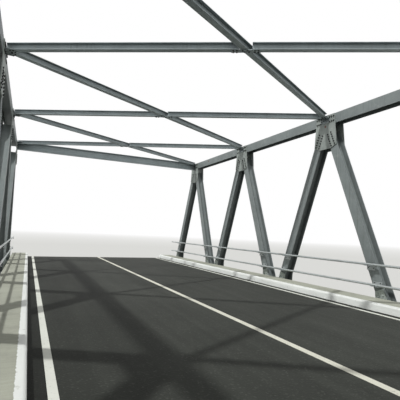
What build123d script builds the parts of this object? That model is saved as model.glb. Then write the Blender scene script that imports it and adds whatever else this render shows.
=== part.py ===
from build123d import *
import math
import os

# One span of a prefabricated steel through-truss road bridge, in millimetres.
# X runs across the road, Y along it and Z up. The origin is midway between the four
# bearings, at the underside of their base plates.

# Layout of the span
PANEL = 5000
PANELS = 6
HALF_SPAN = PANEL * PANELS / 2
TRUSS_HEIGHT = 6210
END_STUB = 400
DECK_END = HALF_SPAN + END_STUB

# Truss members: wide-flange sections on their sides, with the flanges in the truss plane
GUSSET_FACE = 4415
GUSSET_T = 20
MEMBER_DEPTH = 300
CHORD_FLANGE = 300
DIAGONAL_FLANGE = 290
FLANGE_T = 20
WEB_T = 12
SPLICE_GAP = 10
TRUSS_X = GUSSET_FACE + GUSSET_T + MEMBER_DEPTH / 2

# Gusset plates: how far their ears follow the diagonals, and where a diagonal ends in them
TOP_EAR = 920
TOP_START = 400
BOTTOM_EAR = 1450
BOTTOM_START = 900
EAR_HALF = 130
TOP_GUSSET_HALF = 380
BOTTOM_GUSSET_HALF = 560
EAR_DIP = 110
STAY_T = 12
STAY_BELOW_DIP = 20

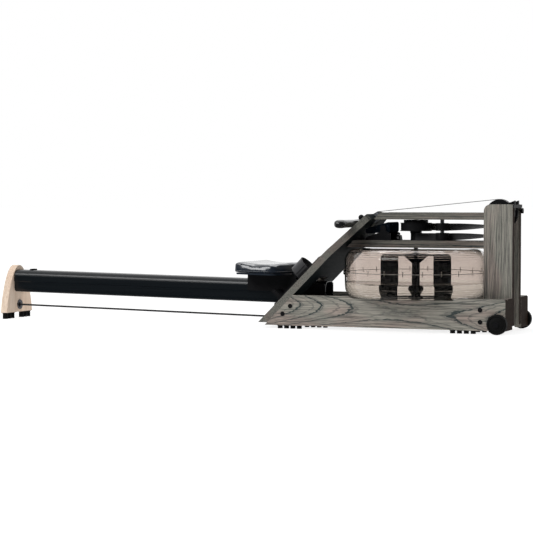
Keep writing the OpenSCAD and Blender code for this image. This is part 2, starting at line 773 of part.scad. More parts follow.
// Two rollers on one axle that spans the carriage
module seat_roller_pair(x) {
    reach = rail_w / 2 + 5;
    color(black) on_rail() translate([x, 0, seat_roller_r + 0.05]) rotate([90, 0, 0]) {
        translate([0, 0, -reach]) cylinder(r = 3 - running, h = 2 * reach);
        for (y = [-34, 16]) translate([0, 0, y]) cylinder(r = seat_roller_r, h = 18);
    }
}
module front_seat_rollers() { seat_roller_pair(roller_places[1]); }
module rear_seat_rollers() { seat_roller_pair(roller_places[0]); }

// ---------------------------------------------------------------- handle

module handle_bar() {
    end = handle_half_l - handle_r;
    color(black) translate([handle_x, 0, handle_z]) {
        rotate([90, 0, 0]) for (x = [-handle_flat, handle_flat]) translate([x, 0, -end])
            cylinder(r = handle_r, h = 2 * end);
        box([-handle_flat, -end, -handle_r], [handle_flat, end, handle_r]);
        for (s = side) {
            for (x = [-handle_flat, handle_flat]) translate([x, s * end, 0]) sphere(r = handle_r);
            translate([-handle_flat, s * end, 0]) rotate([0, 90, 0]) cylinder(r = handle_r, h = 2 * handle_flat);
        }
    }
}

// The strap's free end, from the roller at the board's top to the handle
module handle_strap_end() {
    a = 90 + roof_dir + 31;
    start = [roller_x + (strap_roller_r + strap_path_r) * cos(a), 0,
        roller_z + (strap_roller_r + strap_path_r) * sin(a)];
    finish = [handle_x + handle_flat + 12, 0, handle_z + handle_r - 3];
    d = (finish - start) / norm(finish - start);
    color(black) ribbon([for (t = [0.04, 0.9]) [mix(start, finish, t), [0, 1, 0], [-d.z, 0, d.x]]], strap_w, strap_t);
}

// ---------------------------------------------------------------- monitor

// A frame on the monitor's slanted top, at its button
module on_monitor() {
    translate([552, 0, 380]) rotate([0, -13, 0]) children();
}

module monitor_head() {
    color(black) difference() {
        side_plate(concat(arc([499, 371], 10, 106, 270, 8), arc([580, 372], 6, -90, 0, 4),
            arc([579, 397.5], 7, 0, 106, 5)), -monitor_half_w, monitor_half_w);
        bar_y(monitor_pivot.x, monitor_pivot.y, 4 + running, -monitor_half_w - 1, monitor_half_w + 1);
        on_monitor() translate([0, 0, 10]) cylinder(r = button_r + running, h = 30);
    }
}

module monitor_button() {
    color(steel) on_monitor() translate([0, 0, 14.5]) cylinder(r = button_r, h = 6);
}

// Two side plates on the middle rails with the hinge bar between them, and a bridge with an eye in front
module monitor_bracket() {
    in = monitor_half_w + 0.5;
    out = in + 4;
    color(black) {
        bar_y(monitor_pivot.x, monitor_pivot.y, 4, -out, out);
        for (y = [[in, out], [-out, -in]]) side_plate([[490, mid_rail_z[1]], [590, mid_rail_z[1]], [590, 362],
            [572, 370], [568, 392], [552, 392], [548, 366], [500, 350], [490, 345]], y[0], y[1]);
        box([592, -post_inner_y, 330], [616, post_inner_y, 336]);
        difference() {
            side_plate([[594, 336], [615, 336], [612, 354], [600, 358], [594, 352]], -12, 12);
            bar_y(604, 346, 5, -20, 20);
        }
    }
}

rear_leg();
rear_foot_pads();
cord_eyelet();
monorail();
rail_cradle();
rail_stops();
base_beam_right();
base_beam_left();
cross_boards();
outer_floor_pads();
inner_floor_pads();
front_blocks();
post_right();
post_left();
top_rail_right();
top_rail_left();
mid_rail_right();
mid_rail_left();
footboard();
frame_bolts();
tank_lower_shell();
tank_seal();
tank_upper_shell();
tank_plug();
flange_screws();
bearing_plates();
roller_spindle();
pulley_axles();
strap_guard();
guard_knob();
handle_strap();
recoil_belt();
bungee_cord();
belt_clip();
handle_pegs();
foot_plates();
foot_straps();
monitor_bracket();
wheel_right();
wheel_left();
seat_pad();
seat_base();
seat_carriage();
front_seat_rollers();
rear_seat_rollers();
handle_bar();
handle_strap_end();
paddle();
paddle_shaft();
strap_reel();
top_pulley();
lower_pulley();
bottom_pulley();
strap_guide_roller();
belt_guide_roller();
board_roller();
heel_rest_right();
heel_rest_left();
monitor_head();
monitor_button();
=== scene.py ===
"""The looks of a rowing machine with a water tank: camera, lights, materials and the finer pieces."""
import math

import bmesh
import bpy
from mathutils import Matrix, Vector
from mathutils.bvhtree import BVHTree


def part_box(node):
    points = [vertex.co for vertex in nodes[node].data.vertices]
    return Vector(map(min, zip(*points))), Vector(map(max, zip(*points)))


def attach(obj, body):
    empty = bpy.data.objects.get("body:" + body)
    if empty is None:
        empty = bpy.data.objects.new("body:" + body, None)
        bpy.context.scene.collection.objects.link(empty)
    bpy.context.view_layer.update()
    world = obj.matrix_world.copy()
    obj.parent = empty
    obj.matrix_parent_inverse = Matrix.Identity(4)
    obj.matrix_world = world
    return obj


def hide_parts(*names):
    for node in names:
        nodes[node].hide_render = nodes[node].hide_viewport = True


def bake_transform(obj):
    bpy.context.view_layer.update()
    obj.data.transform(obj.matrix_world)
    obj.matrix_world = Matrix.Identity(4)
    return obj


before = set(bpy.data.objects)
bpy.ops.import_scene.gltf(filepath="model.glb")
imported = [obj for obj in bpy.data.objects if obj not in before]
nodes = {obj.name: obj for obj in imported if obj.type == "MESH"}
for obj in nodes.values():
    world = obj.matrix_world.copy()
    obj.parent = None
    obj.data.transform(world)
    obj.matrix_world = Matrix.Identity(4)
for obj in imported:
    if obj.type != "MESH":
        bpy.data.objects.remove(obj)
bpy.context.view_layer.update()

# The rail slopes down to the front by one degree from this height over the middle
RAIL = Matrix.Translation((0, 0, 0.181)) @ Matrix.Rotation(math.radians(1), 4, "Y")
# The footboard's frame: X to the right side, Y up the slope, Z towards the rower
BOARD = Matrix.Translation((0.0725, 0, 0)) @ Matrix(((0, 1, 0, 0), (-1, 0, 0, 0), (0, 0, 1, 0), (0, 0, 0, 1))) \
    @ Matrix.Rotation(math.radians(45), 4, "X")


# ---------------------------------------------------------------- camera, lights and floor

def make_camera():
    camera = bpy.data.objects.new("camera", bpy.data.cameras.new("camera"))
    camera.data.lens = 121.6
    camera.data.sensor_width = 36
    camera.location = (2.729, -6.504, 0.499)
    camera.rotation_euler = (math.radians(87.79), 0, math.radians(22.3))
    bpy.context.collection.objects.link(camera)
    bpy.context.scene.camera = camera


def make_area_light(name, place, aim, size, watts):
    light = bpy.data.lights.new(name, "AREA")
    light.shape = "RECTANGLE"
    light.size, light.size_y = size
    light.energy = watts
    lamp = bpy.data.objects.new(name, light)
    lamp.location = place
    lamp.rotation_euler = (Vector(aim) - Vector(place)).to_track_quat("-Z", "Y").to_euler()
    bpy.context.collection.objects.link(lamp)


def make_surroundings():
    """A room that is white behind the machine and above it, and dark in front, so black surfaces stay black."""
    world = bpy.data.worlds.new("studio")
    bpy.context.scene.world = world
    world.use_nodes = True
    tree = world.node_tree
    direction = tree.nodes.new("ShaderNodeTexCoord").outputs["Generated"]
    lean = tree.nodes.new("ShaderNodeVectorMath")
    lean.operation = "DOT_PRODUCT"
    lean.inputs[1].default_value = (-0.42, 0.80, 0.42)
    tree.links.new(direction, lean.inputs[0])
    spread = tree.nodes.new("ShaderNodeMapRange")
    spread.interpolation_type = "SMOOTHSTEP"
    for name, value in {"From Min": -0.15, "From Max": 0.45, "To Min": 0.05, "To Max": 1.0}.items():
        spread.inputs[name].default_value = value
    tree.links.new(lean.outputs["Value"], spread.inputs["Value"])
    tree.links.new(spread.outputs["Result"], tree.nodes["Background"].inputs["Strength"])
    tree.nodes["Background"].inputs["Color"].default_value = (1, 1, 1, 1)

    make_area_light("key", (-2.6, -5.4, 4.2), (0.3, 0, 0.15), (4.5, 3.0), 300)
    make_area_light("top", (0.2, 1.6, 3.6), (0.1, 0, 0.2), (3.0, 2.0), 45)
    bpy.context.scene.view_settings.view_transform = "Standard"


def make_floor():
    mesh = bpy.data.meshes.new("floor")
    mesh.from_pydata([(-40, -12, 0), (40, -12, 0), (40, 60, 0), (-40, 60, 0)], [], [(0, 1, 2, 3)])
    floor = bpy.data.objects.new("floor", mesh)
    bpy.context.collection.objects.link(floor)
    pale = Material("pale_floor", (0.32, 0.32, 0.32), 0.9, specular_ior_level=0.0)
    pale.shader.inputs["Emission Color"].default_value = (1, 1, 1, 1)
    pale.shader.inputs["Emission Strength"].default_value = 0.82
    mesh.materials.append(pale.material)
    floor.visible_glossy = False    # black sides would mirror it, which turns them grey


# ---------------------------------------------------------------- materials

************

*Problem details*.
From the listing above, copy every line that holds the string "imported".

*Response below*.
imported = [obj for obj in bpy.data.objects if obj not in before]
nodes = {obj.name: obj for obj in imported if obj.type == "MESH"}
for obj in imported:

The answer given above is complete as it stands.